Authentic and charming in her own language, Cruz became self-conscious and mousy in English. In 2005's Sahara, she played a doctor searching for a lost Civil War ship in, yes, the Sahara. (And you thought the pregnant nun was far-fetched.) Sahara was yet another wretched film that led to another high-profile offscreen romance for Cruz, who ended up dating co-star Matthew McConaughey for two years.

"I never want to sound ungrateful to the opportunities I get here," Cruz says. "But women are still a bit suppressed and invalidated in this industry in this country.

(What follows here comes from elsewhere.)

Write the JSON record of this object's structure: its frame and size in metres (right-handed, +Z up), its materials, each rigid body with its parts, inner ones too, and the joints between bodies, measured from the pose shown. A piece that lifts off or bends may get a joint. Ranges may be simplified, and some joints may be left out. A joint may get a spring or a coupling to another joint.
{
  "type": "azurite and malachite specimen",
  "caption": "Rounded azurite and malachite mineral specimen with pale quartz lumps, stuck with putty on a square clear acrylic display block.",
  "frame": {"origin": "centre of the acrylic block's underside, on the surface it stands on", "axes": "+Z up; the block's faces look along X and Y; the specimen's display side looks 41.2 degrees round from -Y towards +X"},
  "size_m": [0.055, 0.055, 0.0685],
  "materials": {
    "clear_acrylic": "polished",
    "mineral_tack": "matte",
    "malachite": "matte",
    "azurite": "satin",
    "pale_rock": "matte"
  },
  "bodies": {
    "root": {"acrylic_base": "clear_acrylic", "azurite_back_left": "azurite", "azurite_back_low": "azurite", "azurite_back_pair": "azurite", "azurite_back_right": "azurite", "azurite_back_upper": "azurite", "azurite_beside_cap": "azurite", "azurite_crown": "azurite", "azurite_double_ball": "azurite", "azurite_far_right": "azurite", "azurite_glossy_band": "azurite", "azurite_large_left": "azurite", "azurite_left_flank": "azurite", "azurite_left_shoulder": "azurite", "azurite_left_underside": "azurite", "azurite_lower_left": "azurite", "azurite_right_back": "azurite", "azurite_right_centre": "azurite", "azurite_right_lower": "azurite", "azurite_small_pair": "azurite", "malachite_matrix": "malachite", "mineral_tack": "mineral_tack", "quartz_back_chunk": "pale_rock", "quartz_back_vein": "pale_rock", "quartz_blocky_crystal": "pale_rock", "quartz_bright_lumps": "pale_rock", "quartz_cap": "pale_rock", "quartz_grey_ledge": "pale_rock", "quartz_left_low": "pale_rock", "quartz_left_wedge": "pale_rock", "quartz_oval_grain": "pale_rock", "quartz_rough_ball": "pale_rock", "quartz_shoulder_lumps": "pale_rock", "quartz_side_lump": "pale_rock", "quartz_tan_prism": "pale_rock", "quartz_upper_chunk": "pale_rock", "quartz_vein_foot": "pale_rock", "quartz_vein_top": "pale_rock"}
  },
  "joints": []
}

I feel like I get healthy when I go back to Europe and work where it's more equal." Which brings us back to Almodóvar's world, one in which women dominate. Volver took Almodóvar six years to write. When he started, he envisioned Cruz in the smaller part of the daughter. As time passed, "I suddenly felt that I wanted something bigger," he says. "I thought, Why not make her the mother?" So Almodóvar gave his modern-day Loren a disheveled up-do, some thick black eyeliner, that butt and a feminine character who gets to range from fragile to furious. Cruz balances screwball humor and a little vulgarity (there are fart jokes) with a screen-goddess glamour that can't be faked. "Pedro says I have a dark side," Cruz says, "and I know he does. Maybe that's another thing that connects us. I never feel completely safe next to him." Almodóvar and Cruz interrupt each other constantly, sometimes in Spanish, sometimes in English. "I feel like a couple who are friends, but they could be more," Almodóvar says. "They are in that level where they can go another step. It can go on forever."